Effective Parenting…An Inside Job

Posted on 28. Aug, 2007 by admin in Inspiration

The face of a child can say it all, especially the mouth part of the face.  (Deep Thoughts By Jack Handy) Parents_2

So what’s WRONG with that kid, anyway?  She’s aggressive, bossy, hyper, and sometimes so outspoken that you are convinced that you need to be saving for law school (or bail) now.  You aren’t quite sure what you’ve done wrong, but things have become so difficult that you need some outside help.   The hundreds of parenting books and and DVDs can be overwhelming and scary.  Which one will help?  Who is right?  The marine style psychologist who barks out tough love instructions, or the "touchy feely" one who encourages classical music at the breakfast table?

The truth is, that we aren’t given enough information, much less helpful and accurate information, when we enter the parenting arena.
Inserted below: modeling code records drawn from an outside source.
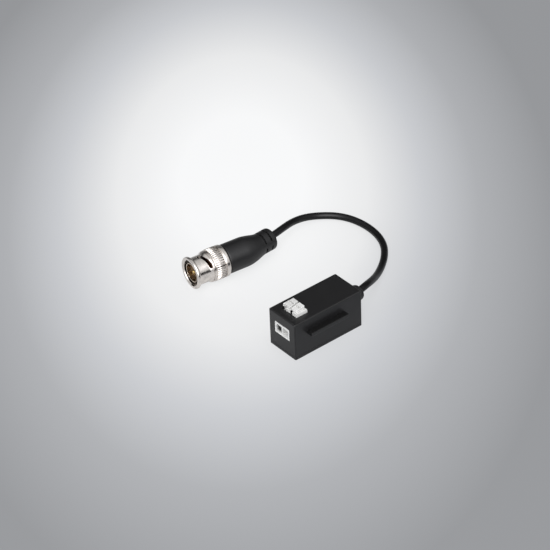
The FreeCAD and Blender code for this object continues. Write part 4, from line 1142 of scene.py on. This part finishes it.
def boot_ring(station):
    """The boot's centre line in the plug's frame: a point and its direction."""
    if station <= BOOT_BEND_START:
        return Vector((0, station, 0)), 0.0
    turned = min((station - BOOT_BEND_START) / BOOT_BEND_RADIUS, BOOT_BEND)
    point = Vector((-BOOT_BEND_RADIUS * (1 - math.cos(turned)),
                    BOOT_BEND_START + BOOT_BEND_RADIUS * math.sin(turned), 0))
    beyond = station - BOOT_BEND_START - BOOT_BEND_RADIUS * turned
    if beyond > 0:
        point += Vector((-math.sin(turned), math.cos(turned), 0)) * beyond
    return point, turned


class BALUN_OT_boot(bpy.types.Operator):
    """Make the plug's moulded boot"""
    bl_idname = "balun.boot"
    bl_label = "Boot"

    def execute(self, context):
        around = context.scene.balun_sizes.round_steps
        outline = [(15.02, 1.4, 0), (15.02, BOOT_RADIUS, 0.4), (24.3, BOOT_RADIUS, 1.2),
                   (27.0, 5.45, 1.0), (29.8, 4.7, 1.2), (BOOT_COLLAR, COLLAR_RADIUS, 0.5),
                   (BOOT_END, COLLAR_RADIUS, 0.9), (BOOT_END, 1.42, 0.1), (36.6, CORD_HOLE, 0)]
        profile = []
        corners = eased(outline, True, 6)
        for first, second in zip(corners, corners[1:] + corners[:1]):
            steps = max(1, int(abs(second[0] - first[0]) / 1.0))
            for i in range(steps):
                profile.append(first.lerp(second, i / steps))
        bm = bmesh.new()
        rings = []
        for station, radius in profile:
            centre, turned = boot_ring(station)
            side = Vector((math.cos(turned), math.sin(turned), 0))
            ring = []
            for i in range(around):
                angle = 2 * math.pi * i / around
                ring.append(bm.verts.new(centre + side * radius * math.cos(angle)
                                         + Vector((0, 0, 1)) * radius * math.sin(angle)))
            rings.append(ring)
        skinned(bm, rings, around)
        boot = new_object("moulded_boot", bm)
        combined(boot, self.slots(around))
        dressed(boot, finishes(context)["boot"], 0.0, 38.0)
        placed(boot, PLUG_FRAME)
        carried(boot, "balun", "boot", "plug_boot")
        return {"FINISHED"}

    def slots(self, around):
        """Slits above and below in the collar, with a web left standing on each side."""
        centre, turned = boot_ring(BOOT_COLLAR)
        collar = Matrix.Translation(centre) @ Matrix.Rotation(turned, 4, "Z")
        cutters = []
        for place in SLIT_PLACES:
            end = place + SLIT_WIDTH
            slit = lathe("Slit", eased([(place, SLIT_FLOOR, 0.1), (place, 6.0, 0),
                                        (end, 6.0, 0), (end, SLIT_FLOOR, 0.1)]), around)
            web = slab("Web", (-7, 7), (place - 1, place + 2), (-0.95, 0.95))
            placed(web, Matrix.Rotation(SLIT_TURN, 4, "Y"))
            combined(slit, [web])
            placed(slit, collar)
            cutters.append(slit)
        return cutters


class BALUN_OT_windings(bpy.types.Operator):
    """Make the transformer's two windings"""
    bl_idname = "balun.windings"
    bl_label = "Windings"

    def execute(self, context):
        sizes = context.scene.balun_sizes
        low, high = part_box("transformer_core")
        middle = (low + high) / 2
        tree = winding_tree()
        outer = (high.x - low.x) / 2 + 0.00026
        inner = 0.00184
        copper = finishes(context)["copper"]
        for name, node, start in (("line_winding", "winding_line_side", 30.0),
                                  ("coax_winding", "winding_coax_side", 210.0)):
            turns = grown(name, tree, {
                "Turns": sizes.turns, "Start": math.radians(start), "Sweep": math.radians(120),
                "Middle": (outer + inner) / 2, "Width": outer - inner,
                "Height": high.z - low.z + 0.00052, "Wire": 0.00022, "Material": copper})
            turns.data.transform(Matrix.Translation(middle))
            carried(turns, "balun", "copper", node)
        return {"FINISHED"}


class BALUN_OT_inner_parts(bpy.types.Operator):
    """Give the parts inside the box and the plug their finishes"""
    bl_idname = "balun.inner_parts"
    bl_label = "Inner parts"

    def execute(self, context):
        made = finishes(context)
        for entry in frame["record"]["subparts"]:
            node = NODES[entry["node"]]
            node.data.materials.clear()
            node.data.materials.append(made[entry["material_slot"]])
        return {"FINISHED"}


class BALUN_PT_pieces(bpy.types.Panel):
    """The balun's pieces"""
    bl_label = "Video Balun"
    bl_idname = "BALUN_PT_pieces"
    bl_space_type = "VIEW_3D"
    bl_region_type = "UI"
    bl_category = "Balun"

    def draw(self, context):
        layout = self.layout
        for step in STEPS:
            layout.operator(step.bl_idname)
        for group in (context.scene.balun_sizes, context.scene.balun_colours):
            column = layout.column()
            for name in group.__annotations__:
                column.prop(group, name)


STEPS = (
    BALUN_OT_stage,
    BALUN_OT_inner_parts,
    BALUN_OT_cord,
    BALUN_OT_housing,
    BALUN_OT_terminal,
    BALUN_OT_buttons,
    BALUN_OT_strain_relief,
    BALUN_OT_sleeve,
    BALUN_OT_contacts,
    BALUN_OT_boot,
    BALUN_OT_windings,
)
CLASSES = (BalunSizes, BalunColours, *STEPS, BALUN_PT_pieces)


def register():
    for item in CLASSES:
        bpy.utils.register_class(item)
    bpy.types.Scene.balun_sizes = PointerProperty(type=BalunSizes)
    bpy.types.Scene.balun_colours = PointerProperty(type=BalunColours)


def unregister():
    del bpy.types.Scene.balun_colours
    del bpy.types.Scene.balun_sizes
    for item in reversed(CLASSES):
        bpy.utils.unregister_class(item)


def main():
    register()
    for step in STEPS:
        group, name = step.bl_idname.split(".")
        getattr(getattr(bpy.ops, group), name)()
    bpy.context.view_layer.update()


if __name__ == "__main__":
    main()
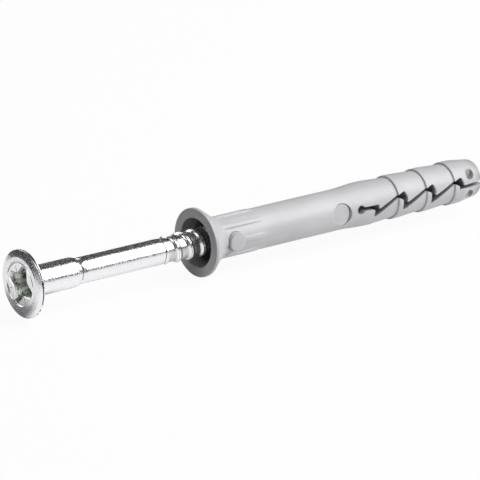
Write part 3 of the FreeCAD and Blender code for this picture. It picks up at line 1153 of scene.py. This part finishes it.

So much emphasis is placed on decorating the baby’s room, picking out names, and "setting up shop" for a new little person to enter the world.  Usually, there isn’t much useful discussion about how to parent, just unsolicited advice and debates over "to spank or not to spank."  No one really expects or plans to have anything other than a smart, beautiful, and OBEDIENT child.  And, despite your current frustration with back talk, calls from the school, and sibling rivalry, you DO have a smart, beautiful and obedient child. 

Solutions emerge as a result of self examination, honoring the child’s uniqueness, and blending different techniques to fit your family’s needs.  My own family is a work in progress. We’ve come a long way from rebelling against the inevitable ADHD label, to embracing it for the gift that it truly is.  I mentioned Byron Katie’s The Work in several other blogs, and I have to give it credit for helping me self examine my own part in reinforcing negative and unwanted behavior from my children.  What was I doing to contribute?  If I wasn’t able "to behave" in my own mind, how in the world were my kids supposed to do it?  What’s true is that I should behave.  It all starts with me.

Children and their behaviors are all our teachers.  How would your day be different if you thought of a temper tantrum as a lesson to learn from?  Typically, I would recite all of the fast and swift punishments that I was ready to enforce if the dreaded behavior didn’t stop immediately.  This ensured that the behavior would be repeated faster than a speeding bullet.  I agree with Howard Glasser, creator of The Nurtured Heart Approach, that we’ve got it upside down. If we give all of our energy (which is what kids want) to what they do wrong, and busily get our work done when they are behaving well, it makes sense that the difficult child would subconsciously default to what gets our attention.  See, I told you your child is smart.

I’ve consumed enough parenting books, DVDs, CDs, and workshops that I’ve become a clearing house for parents.  There are only a handful of programs that are worthwhile.  Even with that, I do not believe that one specific book or method is the answer. I’ve found that a blend of a few different techniques can respect the values of the family while still  honoring the child and her personality/diagnosis/strengths.

Over the past several months, my son Ryan has experienced an increase in success at school, with relationships, and is really a much happier kid.  I decided to ask him what he thought he was doing different.

"Nothing," he quickly replied.  Of course, I was expecting a much more profound answer, like "Oh, golly Mom. It’s all of those social skills exercises that you try to do with me."  So, I pressed him to really think about it.

"Well, there must be something that you notice that is different. You are really working hard, and there just hasn’t been any trouble at school lately. What do you think?"

"I guess it is that you’ve lightened up," he concluded.

Bingo!  I’d stopped all of the lecturing, nagging, and yelling.  What I had started, was "living it to give it."  There are consequences for unwanted behavior, but that isn’t my focus now.  Noticing, rewarding and complimenting what I do like is center stage. 

The real truth is that you have been blessed with a child who has a lot to teach you: patience, humility, honesty, and integrity.  Embrace it.